Honourable senators, the Senate has brought — and must continue to bring — sober second thought on Bill C-9. How many more times will this Trudeau government reject our Senate amendments? Time after time, we conduct intensive studies and pre-studies at committee, calling upon expert witnesses who have taken the time to prepare important testimony on government bills. We prepare thoughtful amendments, supported by a majority of senators across groups. And all that hard work is for naught when the government rejects the important amendments that we passed.

Enough is enough.

Although I am proudly Conservative, as you know, I did not propose these amendments with partisan motivations. Our job, as senators, is to make legislation better.
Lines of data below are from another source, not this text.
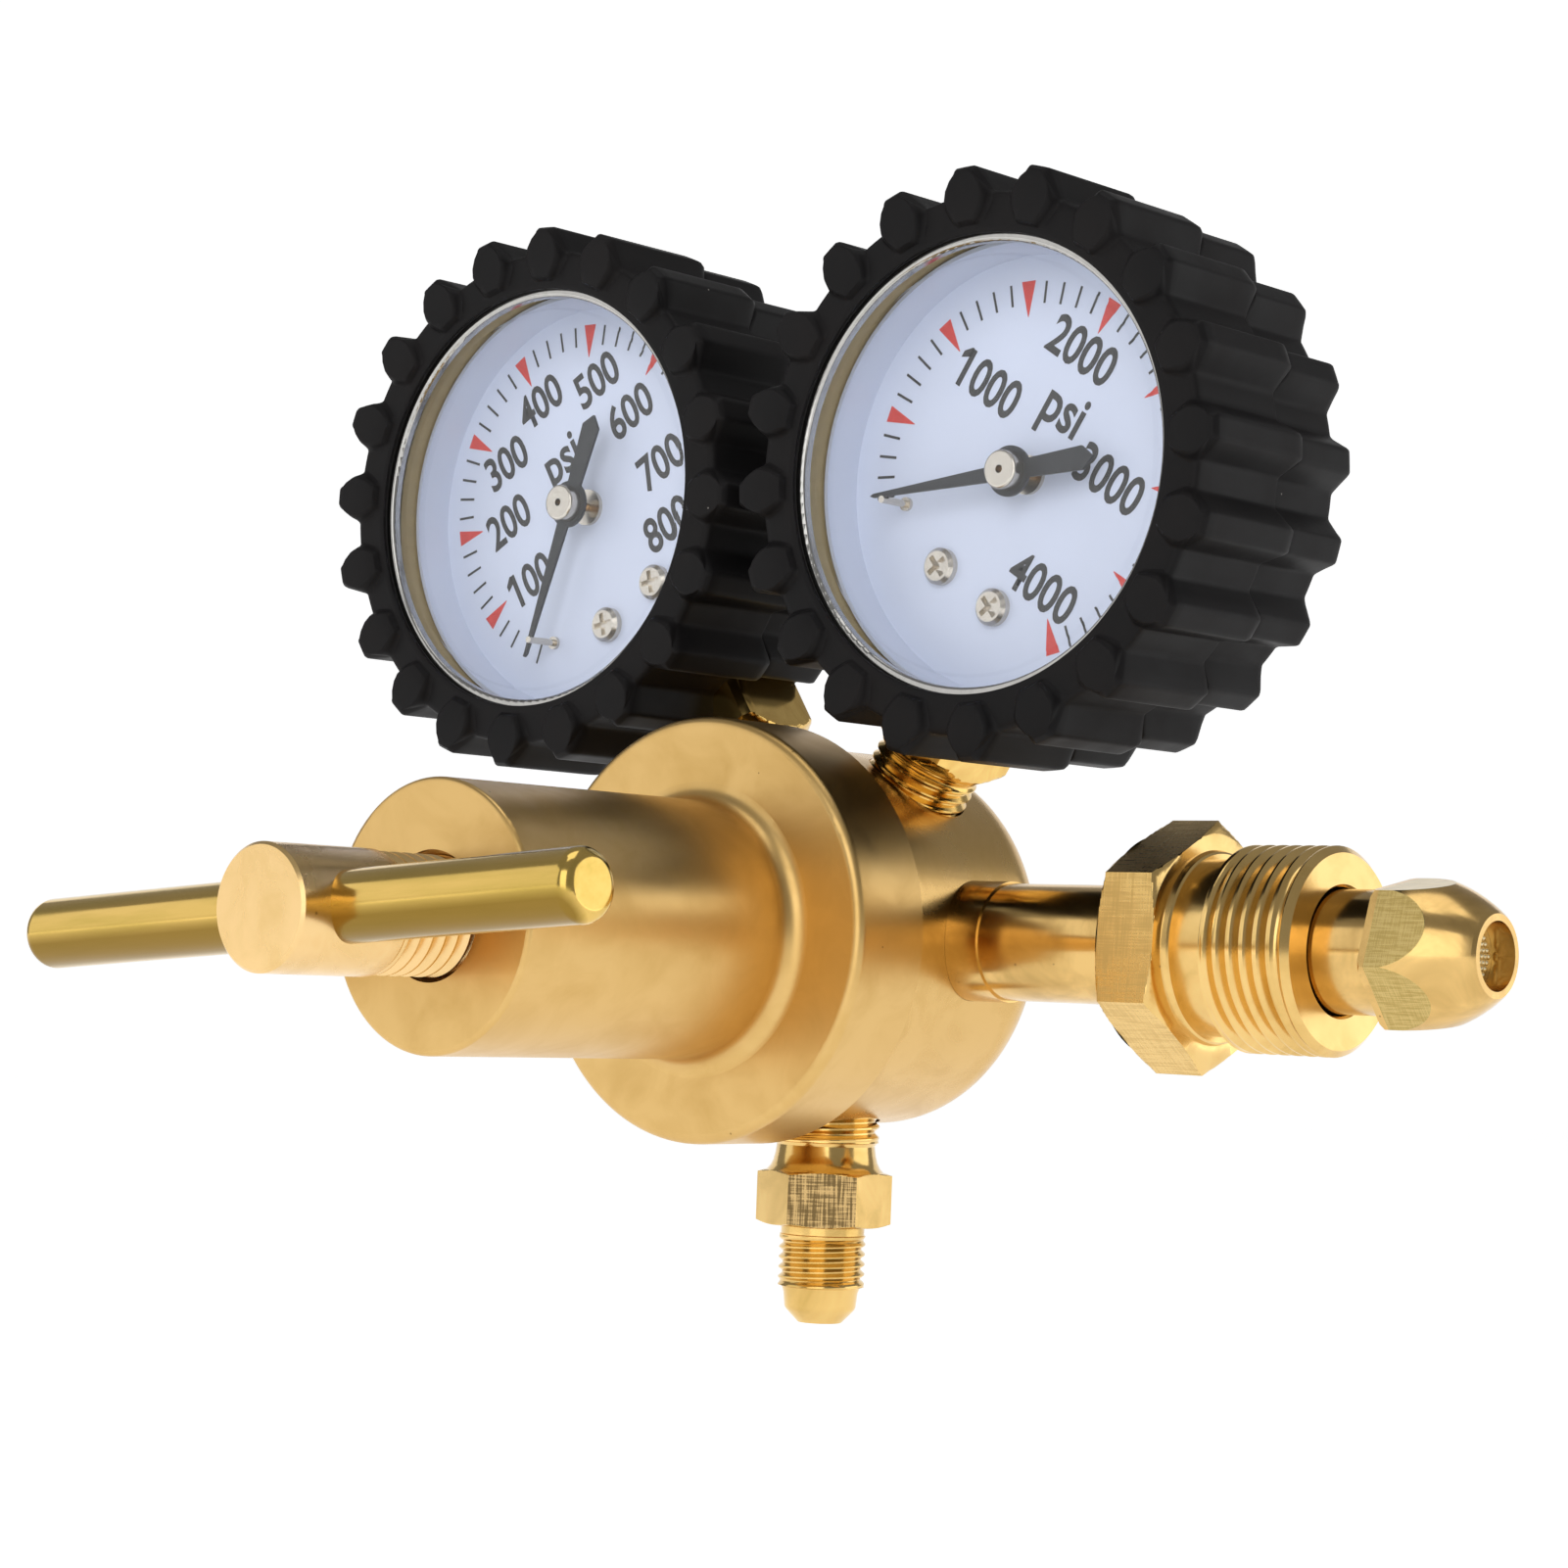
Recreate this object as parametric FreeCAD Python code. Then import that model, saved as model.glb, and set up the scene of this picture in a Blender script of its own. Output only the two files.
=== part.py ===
import FreeCAD, Part
import math
import os

V = FreeCAD.Vector

# Nitrogen pressure regulator. Millimetres, +Z up. The handle points along -Y, the inlet along +X,
# the outlet along -Z, and the two gauges lean left and right of +Z.
# The model is laid out from the crossing of the body axis (Y) and the inlet axis (X),
# and moved at the end so that the origin is the middle of the inlet nut's thread.

# Fits
running_gap = 0.06       # radial, where one piece turns or slides in another
seat_gap = 0.02          # radial, where a piece is pressed or screwed in tight
loose_gap = 0.3          # between a moving piece and what it must not touch

# Body, a turned and rounded brass block
body_dia = 47.8
body_rear_y = 16.4
body_round = 7.5
shoulder_y = -15.0       # where the bonnet's skirt ends
spigot_length = 6.5
spigot_step = 0.7        # radial
chamber_wall = 5.2
low_chamber_depth = 8.5
high_chamber_dia = 12.0
high_chamber_depth = 24.0
port_thread_dia = 13.6
port_web = 0.41          # brass left between the ports of the two gauges
port_end_gap = 0.6
gas_hole_dia = 4.0
link_hole_wall = 1.0

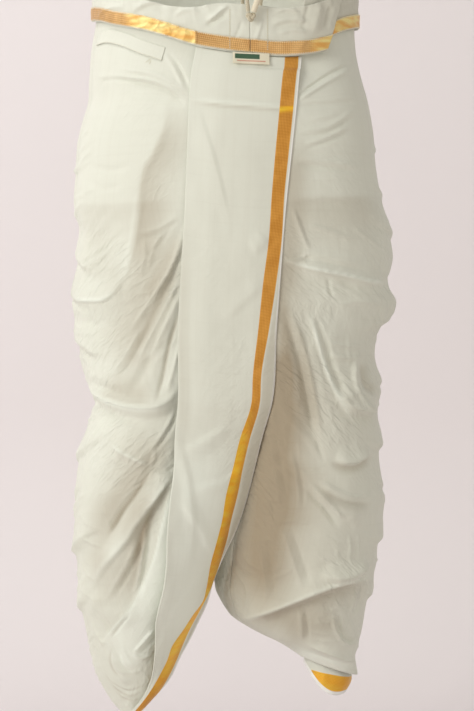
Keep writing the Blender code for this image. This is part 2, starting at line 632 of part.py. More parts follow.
def main():
    for old in list(bpy.data.objects):
        bpy.data.objects.remove(old)
    legs = make_legs()
    tree = surface_tree(legs)
    fall = fall_grid(tree)
    sheet("front_fall", fall, COTTON, WALL, (0, -1, 0))
    make_waistband()
    make_cuff()
    make_welt(tree)
    make_label(surface_tree([fall]))
    make_knot()
    make_cord("drawcord_thick", THICK_CORD_ROUTE, THICK_CORD_RADIUS)
    make_cord("drawcord_thin", THIN_CORD_ROUTE, THIN_CORD_RADIUS)


main()
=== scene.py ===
"""A worn, ready-made dhoti with its looks: thin cotton, zari borders, stitching and drawcord.

Sizes are in millimetres unless a name says otherwise, and become metres when a mesh is made.
-Y is the front, +X is the wearer's left and +Z is up. The origin is the middle of the waist.
"""

import logging
import math
from dataclasses import dataclass, field
from enum import Enum
from typing import Callable, Iterable, NamedTuple, Sequence

import bmesh
import bpy
import numpy as np
from mathutils import Matrix, Vector, noise
from mathutils.bvhtree import BVHTree


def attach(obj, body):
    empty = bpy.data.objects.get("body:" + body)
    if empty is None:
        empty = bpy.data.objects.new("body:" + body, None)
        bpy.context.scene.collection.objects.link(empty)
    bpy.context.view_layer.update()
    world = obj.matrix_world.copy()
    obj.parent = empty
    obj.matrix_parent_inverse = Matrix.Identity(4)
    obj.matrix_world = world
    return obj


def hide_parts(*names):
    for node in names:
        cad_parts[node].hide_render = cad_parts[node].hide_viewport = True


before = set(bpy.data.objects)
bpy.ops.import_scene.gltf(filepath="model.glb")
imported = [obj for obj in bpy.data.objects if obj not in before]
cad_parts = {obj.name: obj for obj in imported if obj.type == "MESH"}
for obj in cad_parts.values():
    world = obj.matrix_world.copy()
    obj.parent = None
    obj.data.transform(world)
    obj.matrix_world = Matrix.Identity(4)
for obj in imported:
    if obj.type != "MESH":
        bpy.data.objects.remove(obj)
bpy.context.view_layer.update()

LOG = logging.getLogger("dhoti")
MM = 0.001
BODY = "root"

Path = Sequence[tuple[float, float]]


def tabulate(kind: type, *values: tuple) -> list:
    """Makes the rows of a table, each of one kind of named tuple."""
    return [kind(*value) for value in values]


class Side(Enum):
    """The wearer's side that a leg is on, as the sign of its X."""

    RIGHT = -1
    LEFT = 1


class Wrap(Enum):
    """A part of the leg's round."""

    FRONT = "front"
    BACK = "back"
    INNER = "inner"


# ---------------------------------------------------------------- the garment's sizes

# Thicknesses of the solids' wall and trim and of the cloth, and the gap between two layers.
WALL, TRIM_WALL, CLOTH, SEAM_GAP = 2.0, 1.2, 0.9, 0.4
# The waist ring's half width and half depth, and how square it is, where 2 is an ellipse.
WAIST_HALF_WIDTH, WAIST_HALF_DEPTH, WAIST_BEND = 170.0, 125.0, 2.2
# The zari tape's width and its height above the seam, and how far out the waistband lies.
ZARI_WIDTH, ZARI_RISE, BAND_LIFT = 18.0, 1.5, 2.8
# How far a leg's top is tucked under the waistband, and the level where its rings are level.
SEAM_TUCK, SEAM_FADE = 12.0, -170.0
# Where the back's seam starts to turn into the front's, in degrees before the overlap's end,
# and the angle at which the front's own table begins.
SEAM_BLEND, FRONT_BEGINS = 8.0, 24.0
# The level where the legs part, and how far below it neither yet crosses the middle.
CROTCH_LEVEL, CROTCH_BAND = -380.0, 60.0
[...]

Since this judicial disciplinary process hasn’t been updated in more than 50 years, we — as senators — have an obligation to make it the best it can be. That is why I proposed my amendments: to have laypersons participate at every level of the judicial disciplinary process, and to include the Federal Court of Appeal in the system. These amendments, backed by expert witnesses and considerable testimony, will improve public confidence in Canada’s judicial and legal systems.

I hope you will join me in insisting upon my crucial amendments. This is the Senate’s opportunity to stand firm and make this legislation better for Canadians.